A year later, having learnt very little, Wu returned to Inner Mongolia only to find himself back in Beijing at the end of the year to train under a martial arts master in Pinggu, a suburb of Beijing. Once again, Wu found work as a security guard. During this stint Wu began to feel increasingly isolated as a result of his situation. In a massive departure from the masculine nature of his sport and the image exuded by many foreign athletes, Haotian is at ease explaining his past hardships and personal feelings; admitting that he would cry when the pressure got to him in those early days.
Strange new surroundings, a difficult financial situation and the added pressure of new teammates disparaging him meant that Wu's first few years in Beijing were extremely challenging. "I didn't cry in the day time, I would only cry at night. After 2005, I rarely cried. Sometimes I didn't know how to cry; it was like I had no tears left. Even if I was sad, there weren't any tears left." But Wu believes that the difficulties he faced in those first few years helped to improve him as a person and as a fighter. He persisted in his martial arts studies and in 2006 Wu decided to begin training MMA. He saved around 5000 yuan to study and live, rented a basement room for 300 yuan and mostly ate very little in order to save money.
Looking back on that time, Wu remarks, "Training was hard; we started training from 9 am at the Olympic Sports Center. I would often get up at 7. To save money I wouldn't eat in the morning. Taking the bus saved me money too; it cost 1 yuan to get there. I didn't have a bike at that time. I wouldn't go back in the afternoon. And sometimes I would run home just to save money." Thankfully, Wu's natural ability led to him reeling off 11 wins in 12 fights between May 2007 and March 2012; including a year hiatus during the Olympic year of 2008 when organized competitions came to a halt.

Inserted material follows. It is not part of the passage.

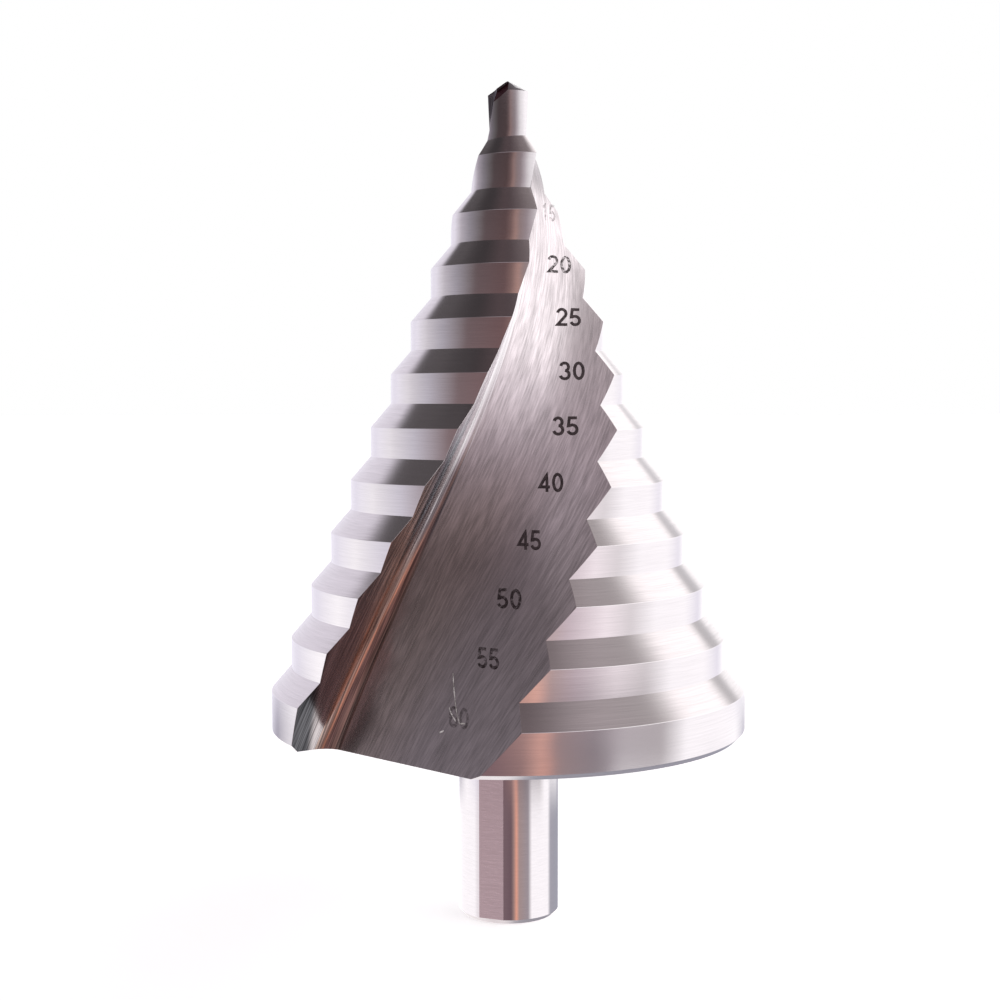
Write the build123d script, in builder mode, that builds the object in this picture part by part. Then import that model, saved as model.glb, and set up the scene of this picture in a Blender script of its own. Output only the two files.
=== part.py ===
from build123d import *
from math import asin, atan2, cos, degrees, radians, sin, tan
import os

# Step drill for sheet metal, ground from one bar of high-speed steel: a pilot point and
# eleven larger steps on a half-inch shank with three flats, cut by two spiral flutes.
# It stands on its shank end with the point up. Z is the drill's axis, and the origin is
# the middle of the shank's end. Lengths are millimetres and angles are degrees.
# A bearing is measured from the front, -Y, towards the right, +X.

os.makedirs("parts", exist_ok=True)

# Shank
shank_diameter = 12.7
shank_length = 23.7
shank_end_chamfer = 0.6
flat_count = 3
flat_depth = 0.21
flat_bearing = -21.0

# Pilot and point
pilot_diameter = 6.0
pilot_length = 5.4
point_angle = 126.0

# Steps, from the smallest at the top to the rim
first_step_diameter = 10.0
step_increase = 5.0
step_count = 11
land_height = 3.7
bevel_height = 2.9
first_land_height = 4.3
rim_land_height = 5.7
rim_chamfer = 0.9

# Relief: each land falls away behind its cutting edge, inwards and downwards
radial_relief = 0.36
axial_relief = 0.36
land_span = 120.0

# Flutes: the root line runs straight from the rim in to the pilot, and steeper along it
flute_count = 2
root_bearing = -61.4
rim_twist = 0.585
pilot_foot_twist = 2.35
pilot_twist = 1.2
rim_root_radius = 24.8
pilot_root_radius = 2.47
point_root_radius = 1.5
rim_fillet = 2.5
pilot_fillet = 0.8
rake_lean = 5.0
rim_back_angle = 107.3
pilot_back_angle = 123.1
section_count = 13
pilot_section_count = 3

# Split point: a gash ahead of each lip leaves a narrow web and a facet that falls to the heel
gash_web = 0.15
gash_depth = 0.15
lip_fall = 28.5
heel_fall = 42.0

# How far the tools' shapes run past the metal that they join or cut
overlap = 1.0
half_overlap_angle = 10.0
flute_clearance = 5.0

# Radii and heights that follow
shank_radius = shank_diameter / 2
pilot_radius = pilot_diameter / 2
first_radius = first_step_diameter / 2
radius_increase = step_increase / 2
rim_radius = first_radius + (step_count - 1) * radius_increase
bevel_slope = bevel_height / radius_increase
base_height = shank_length
rim_top = base_height + rim_land_height
first_top = rim_top + (step_count - 1) * (land_height + bevel_height) + first_land_height - land_height
pilot_foot = first_top + (first_radius - pilot_radius) * bevel_slope
pilot_top = pilot_foot + pilot_length
tip_height = pilot_top + pilot_radius / tan(radians(point_angle / 2))
head_height = tip_height - base_height
cone_height = pilot_foot - base_height

# The two halves of a ring turn about axes set off from the drill's axis towards the
# middle of the flute, which lies this far ahead of the cutting edge
edge_angle = (360 / flute_count - land_span) / 2
radial_offset = radial_relief / (2 * cos(radians(edge_angle)))
axial_offset = axial_relief / (2 * cos(radians(edge_angle)))



def polar_angle(bearing):
    """Turn a bearing from the front into an angle from +X."""
    return bearing - 90


def step_radius(step):
    """Cutting radius of a step, counted down from the smallest, which is 0."""
    return first_radius + step * radius_increase


def step_top(step):
    """Height of the cutting corner at the top of a step's land."""
    if step == 0:
        return first_top
    return rim_top + (step_count - 1 - step) * (land_height + bevel_height)


def step_land(step):
    """Height of a step's land, from its top corner to the next bevel."""
    if step == step_count - 1:
        return rim_land_height
    return first_land_height if step == 0 else land_height


def root_turn(height):
    """Bearing of the flute's root, which twists faster towards the pilot and slowly along it."""
    rise = min(height, pilot_foot) - base_height
    gain = (pilot_foot_twist - rim_twist) * rise**2 / (2 * cone_height)
    return root_bearing + rim_twist * rise + gain + pilot_twist * (height - base_height - rise)


def blend(rim_value, pilot_value, height):
    """Value that changes evenly from the rim's base to the pilot's foot and then stays."""
    rise = min(height, pilot_foot) - base_height
    return rim_value + (pilot_value - rim_value) * rise / cone_height


def root_radius(height):
    """Distance of the flute's corner from the axis, which shrinks slowly along the pilot."""
    thinning = (pilot_root_radius - point_root_radius) / (tip_height - pilot_foot)
    past_foot = max(height - pilot_foot, 0)
    return blend(rim_root_radius, pilot_root_radius, height) - thinning * past_foot


def edge_turn(height, radius):
    """Bearing of the cutting edge where the flute's wall meets a given radius."""
    root = root_radius(height)
    lean = radians(rake_lean)
    wall = (radius**2 - (root * sin(lean)) ** 2) ** 0.5 - root * cos(lean)
    return root_turn(height) + degrees(atan2(wall * sin(lean), root + wall * cos(lean)))


def ring_axes(step, side):
    """Plane across one half ring's own axis, with X towards the flute ahead of its edge."""
    middle = step_top(step) - step_land(step) / 2
    ahead = edge_turn(middle, step_radius(step)) + edge_angle + side * 360 / flute_count
    outward = Vector(1, 0, 0).rotate(Axis.Z, polar_angle(ahead))
    lean = asin(axial_offset / step_radius(step))
    centre_height = step_top(step) - axial_offset * cos(radians(edge_angle))
    centre = outward * radial_offset + Vector(0, 0, centre_height)
    return Plane(
        origin=centre,
        x_dir=outward * cos(lean) + Vector(0, 0, 1) * sin(lean),
        z_dir=Vector(0, 0, 1) * cos(lean) - outward * sin(lean),
    )


def flute_plane(height, side):
    """Level plane at a height, with X towards the root of one flute."""
    turn = polar_angle(root_turn(height)) + side * 360 / flute_count
    return Plane(origin=(0, 0, height), x_dir=Vector(1, 0, 0).rotate(Axis.Z, turn), z_dir=(0, 0, 1))


def spaced(low, high, count):
    """Evenly spaced heights from low to high."""
    return [low + (high - low) * step / (count - 1) for step in range(count)]


with BuildPart() as step_drill:
    # Pilot with its conical point
    with BuildSketch(Plane.XZ):
        with BuildLine():
            Polyline(
                (0, step_top(0)),
                (pilot_radius, step_top(0)),
                (pilot_radius, pilot_top),
                (0, tip_height),
                close=True,
            )
        make_face()
    revolve(axis=Axis.Z)

    # Steps: half rings with relief, each a bevel over a land
    for step in range(step_count):
        radius = step_radius(step) - radial_offset * cos(radians(edge_angle))
        inner_radius = (step_radius(step - 1) if step else pilot_radius) - overlap
        bevel_top = (radius - inner_radius) * bevel_slope
        land_foot = -step_land(step) - overlap
        for side in range(flute_count):
            axes = ring_axes(step, side)
            ring_axis = Axis(axes.origin, axes.z_dir)
            start = axes.x_dir.rotate(ring_axis, -360 / flute_count - half_overlap_angle)
            with BuildSketch(Plane(origin=axes.origin, x_dir=start, z_dir=start.cross(axes.z_dir))):
                with BuildLine():
                    Polyline(
                        (0, bevel_top),
                        (inner_radius, bevel_top),
                        (radius, 0),
                        (radius, land_foot),
                        (0, land_foot),
                        close=True,
                    )
                make_face()
            revolve(axis=ring_axis, revolution_arc=360 / flute_count + 2 * half_overlap_angle)

    # Flat base and the chamfer round its rim
    split(bisect_by=Plane.XY.offset(base_height), keep=Keep.TOP)
    with BuildSketch(Plane.XZ):
        with BuildLine():
            Polyline(
                (rim_radius - rim_chamfer, base_height),
                (rim_radius + overlap, base_height),
                (rim_radius + overlap, base_height + rim_chamfer + overlap),
                close=True,
            )
        make_face()
    revolve(axis=Axis.Z, mode=Mode.SUBTRACT)

    # Flutes: a raked wall, a rounded root and a long flat back, lofted along the twist
    # of the cone and then up the pilot
    cone_heights = spaced(base_height - overlap, pilot_foot, section_count)
    pilot_heights = spaced(pilot_foot, tip_height + overlap, pilot_section_count)
    wall_reach = rim_radius - rim_root_radius + flute_clearance
    back_reach = rim_radius + flute_clearance
    for side in range(flute_count):
        for heights in (cone_heights, pilot_heights):
            for height in heights:
                back_angle = blend(rim_back_angle, pilot_back_angle, height)
                fillet_radius = blend(rim_fillet, pilot_fillet, height)
                half_opening = radians(back_angle - rake_lean) / 2
                corner = Vector(root_radius(height), 0)
                wall = Vector(1, 0).rotate(Axis.Z, rake_lean)
                back = Vector(1, 0).rotate(Axis.Z, back_angle)
                middle = Vector(1, 0).rotate(Axis.Z, (rake_lean + back_angle) / 2)
                tangent_reach = fillet_radius / tan(half_opening)
                wall_end = corner + wall * wall_reach
                back_end = corner + back * back_reach
                with BuildSketch(flute_plane(height, side)):
                    with BuildLine():
                        Line(wall_end, corner + wall * tangent_reach)
                        ThreePointArc(
                            corner + wall * tangent_reach,
                            corner + middle * (fillet_radius / sin(half_opening) - fillet_radius),
                            corner + back * tangent_reach,
                        )
                        Line(corner + back * tangent_reach, back_end)
                        Line(back_end, back_end + wall * wall_reach)
                        Line(back_end + wall * wall_reach, wall_end)
                    make_face()
            loft(mode=Mode.SUBTRACT)

    # Split point: the gash ahead of each lip
    for side in range(flute_count):
        turn = polar_angle(edge_turn(pilot_top, pilot_radius)) + side * 360 / flute_count
        outward = Vector(1, 0, 0).rotate(Axis.Z, turn)
        ahead = outward.rotate(Axis.Z, 90)
        gash_start = Vector(0, 0, tip_height - gash_depth)
        along_lip = outward * cos(radians(lip_fall)) - Vector(0, 0, 1) * sin(radians(lip_fall))
        with BuildSketch(Plane(origin=gash_start, x_dir=ahead, z_dir=outward)):
            with BuildLine():
                Polyline(
                    (gash_web, -gash_web * tan(radians(heel_fall))),
                    (pilot_diameter, -pilot_diameter * tan(radians(heel_fall))),
                    (pilot_diameter, pilot_diameter),
                    (gash_web, pilot_diameter),
                    close=True,
                )
            make_face()
        extrude(amount=pilot_diameter, dir=along_lip, both=True, mode=Mode.SUBTRACT)

    # Shank with its chamfered end and three flats for the chuck's jaws
    with BuildSketch(Plane.XY):
        Circle(shank_radius)
    extrude(amount=shank_length + overlap)
    chamfer(step_drill.edges().group_by(Axis.Z)[0], shank_end_chamfer)
    flat_cutter_width = shank_radius
    flat_centre = shank_radius - flat_depth + flat_cutter_width / 2
    with BuildSketch(Plane.XY):
        with PolarLocations(flat_centre, flat_count, start_angle=polar_angle(flat_bearing)):
            Rectangle(flat_cutter_width, shank_diameter)
    extrude(amount=shank_length, mode=Mode.SUBTRACT)

step_drill.part.label = "step_drill"
export_step(step_drill.part, "parts/step_drill.step")
print("overall height", round(tip_height, 2), "rim diameter", 2 * rim_radius)
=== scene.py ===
from math import acos, atan2, cos, degrees, pi, radians, sin, sqrt, tan

import bmesh
import bpy
from mathutils import Matrix, Vector


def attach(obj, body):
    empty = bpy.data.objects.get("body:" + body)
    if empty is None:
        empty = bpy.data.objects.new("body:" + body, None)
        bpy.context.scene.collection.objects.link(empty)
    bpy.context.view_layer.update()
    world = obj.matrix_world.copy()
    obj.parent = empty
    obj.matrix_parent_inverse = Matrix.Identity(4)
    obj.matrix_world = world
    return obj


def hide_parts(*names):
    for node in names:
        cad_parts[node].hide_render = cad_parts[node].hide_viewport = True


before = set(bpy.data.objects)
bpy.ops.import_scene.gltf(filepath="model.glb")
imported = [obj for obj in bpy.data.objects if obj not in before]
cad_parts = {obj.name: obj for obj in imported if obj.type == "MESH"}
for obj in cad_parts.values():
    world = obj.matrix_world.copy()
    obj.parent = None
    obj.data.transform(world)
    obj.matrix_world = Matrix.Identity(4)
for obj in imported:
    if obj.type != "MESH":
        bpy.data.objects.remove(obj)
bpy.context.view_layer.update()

# Lengths are millimetres and angles are degrees until a mesh is made. A bearing is
# measured from the front, -Y, towards the right, +X, as in the part's source.
MM = 0.001

# Sizes of the drill, as in the part's source
SHANK_RADIUS = 6.35
SHANK_LENGTH = 23.7
SHANK_CHAMFER = 0.6
FLAT_COUNT = 3
FLAT_DEPTH = 0.21
FLAT_BEARING = -21.0
PILOT_RADIUS = 3.0
PILOT_LENGTH = 5.4
POINT_ANGLE = 126.0
FIRST_RADIUS = 5.0
RADIUS_INCREASE = 2.5
STEP_COUNT = 11
LAND_HEIGHT = 3.7
BEVEL_HEIGHT = 2.9
FIRST_LAND_HEIGHT = 4.3
RIM_LAND_HEIGHT = 5.7
RIM_CHAMFER = 0.9
RELIEF = 0.36
EDGE_ANGLE = 30.0
ROOT_BEARING = -61.4
RIM_TWIST = 0.585
PILOT_FOOT_TWIST = 2.35
PILOT_TWIST = 1.2
RIM_ROOT_RADIUS = 24.8
PILOT_ROOT_RADIUS = 2.47
POINT_ROOT_RADIUS = 1.5
RIM_FILLET = 2.5
PILOT_FILLET = 0.8
RAKE_LEAN = 5.0
RIM_BACK_ANGLE = 107.3
PILOT_BACK_ANGLE = 123.1
GASH_WEB = 0.15
GASH_DEPTH = 0.15
LIP_FALL = 28.5
HEEL_FALL = 42.0

# Break along the sharp edges
EDGE_BREAK = 0.02

# Values that follow
RIM_RADIUS = FIRST_RADIUS + (STEP_COUNT - 1) * RADIUS_INCREASE
BEVEL_SLOPE = BEVEL_HEIGHT / RADIUS_INCREASE
BASE = SHANK_LENGTH
RIM_TOP = BASE + RIM_LAND_HEIGHT
PITCH = LAND_HEIGHT + BEVEL_HEIGHT
FIRST_TOP = RIM_TOP + (STEP_COUNT - 1) * PITCH + FIRST_LAND_HEIGHT - LAND_HEIGHT
PILOT_FOOT = FIRST_TOP + (FIRST_RADIUS - PILOT_RADIUS) * BEVEL_SLOPE
PILOT_TOP = PILOT_FOOT + PILOT_LENGTH
TIP = PILOT_TOP + PILOT_RADIUS / tan(radians(POINT_ANGLE / 2))
CONE_HEIGHT = PILOT_FOOT - BASE
OFFSET = RELIEF / (2 * cos(radians(EDGE_ANGLE)))
EDGE_COS = cos(radians(EDGE_ANGLE))

# Fineness of the mesh
LAND_COLUMNS = 72
WALL_COLUMNS = 6
ROOT_COLUMNS = 12
BACK_COLUMNS = 18
LAND_ROWS = 4
BEVEL_ROWS = 4
PILOT_ROWS = 8
FLAT_COLUMNS = 6
ROUND_COLUMNS = 36
SHANK_ROWS = 6
CONE_SIDES = 96
MEETING_ROUNDS = 6
SHARP_ANGLE = 15.0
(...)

His first and only loss during that period came at the hands of a fighter who was virtually unknown and has not fought since. Wu looks back on that defeat with a huge amount of regret and admits that his careless attitude was to blame. His career rebounded but he has lost three of his last four fights and the stakes have been incredibly high. A recent fight under the RUFF banner held a possible winner's purse of 1 million RMB, around 160,000 US dollars. Wu lost the fight and walked away with a little over 10,000 yuan. During that time however, Wu found a new fighting family when he joined China Top Team in 2012. The gym takes care of fighters' lodgings and food and helps to organize fights for the cost of 1000 yuan a month.
Having turned down fairly well-paid job offers to work as a bodyguard, money is a constant bugbear for Wu and his lack of funds prevent him from doing fulfilling what he believes is his duty. "I miss my parents and I want to send them some money. But sometimes I don't even have a penny to my name. How can I send them money? I really feel want to help my mom and dad, take care of them; but the willingness in my heart isn't enough. I can't help them; I can't do anything for them here. But if I go home to take care of them, I have nothing for myself." On top of his filial turmoil, Wu also plans to get married to his girlfriend in the coming 6 months; another costly expense.
Wu admits that the life of a fighter is hard and the nature of the business in China is fickle. After his defeats, advertisement and endorsement opportunities dried up but he remains incredibly positive in and outside the gym. "I like MMA so I like this kind of life. If you don't love the sport, you wouldn't be able to live this life. Hardship can also provide you with joy as you get to experience the kind of life normal know nothing about." With plans to continue fighting for the next 6 to 7 years, Wu has no intention of seeking out an easier life away from the excitement and adrenaline that his sport provides him.